If one extrapolates to the case \(n=1\), For the above to remain true, \(J_1=-1\)

Other Concept

Looking at the same formula we can define four 3x3 matrices, top left, top right, bottom left, bottom right \[A^{TL}=\begin{bmatrix} a_{22} & a_{13} & a_{12} \\ a_{23} & a_{11} & a_{13} \\ a_{21} & a_{12} & a_{11} \end{bmatrix} \\ A^{TR}=\begin{bmatrix} a_{23} & a_{12} & a_{13} \\ a_{21} & a_{13} & a_{11} \\ a_{22} & a_{11} & a_{12} \end{bmatrix} \\ A^{BL}=\begin{bmatrix} a_{32} & a_{33} & a_{22} \\ a_{33} & a_{31} & a_{23} \\ a_{31} & a_{32} & a_{21} \end{bmatrix} \\ A^{BR}=\begin{bmatrix} a_{33} & a_{32} & a_{23} \\ a_{31} & a_{33} & a_{21} \\ a_{32} & a_{31} & a_{22} \end{bmatrix}\]

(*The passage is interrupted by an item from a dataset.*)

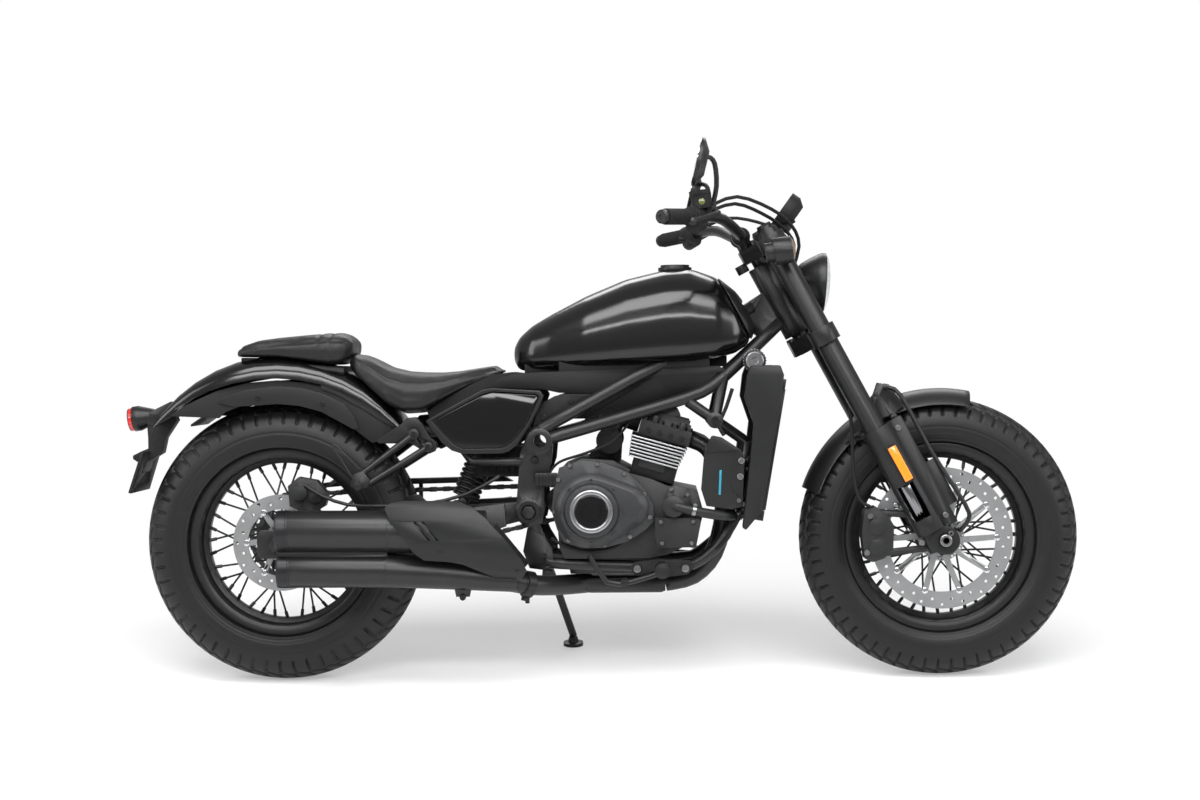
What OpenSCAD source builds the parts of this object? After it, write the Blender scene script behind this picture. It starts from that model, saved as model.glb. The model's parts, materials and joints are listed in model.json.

These matrices are constructed from the rows of the original matrix as such, if R_i is the ith row of the original matrix, and P_n is an operator which cycles that row forward n times we have \[A^{TL}=\begin{bmatrix} R_2^TP_2 & R_1^TP_1 & R_1^TP_2 \end{bmatrix} =A^{r(211)}_{p(212)}\\ A^{TR}=\begin{bmatrix} R_2^TP_1 & R_1^TP_2 & R_1^TP_1 \end{bmatrix} =A^{r(211)}_{p(121)}\\ A^{BL}=\begin{bmatrix} R_3^TP_2 & R_3^TP_1 & R_2^TP_2 \end{bmatrix} =A^{r(332)}_{p(212)}\\ A^{BR}=\begin{bmatrix} R_3^TP_1 & R_3^TP_2 & R_2^TP_1 \end{bmatrix} =A^{r(332)}_{p(121)}\]

These matricies are then such that \[\frac{1}{|A|}(A^{TL} \circ A^{BR} - A^{TR} \circ A^{BL}) = A^{-1}\]

Where \(\circ\) is the Hadamard product or element-wise product.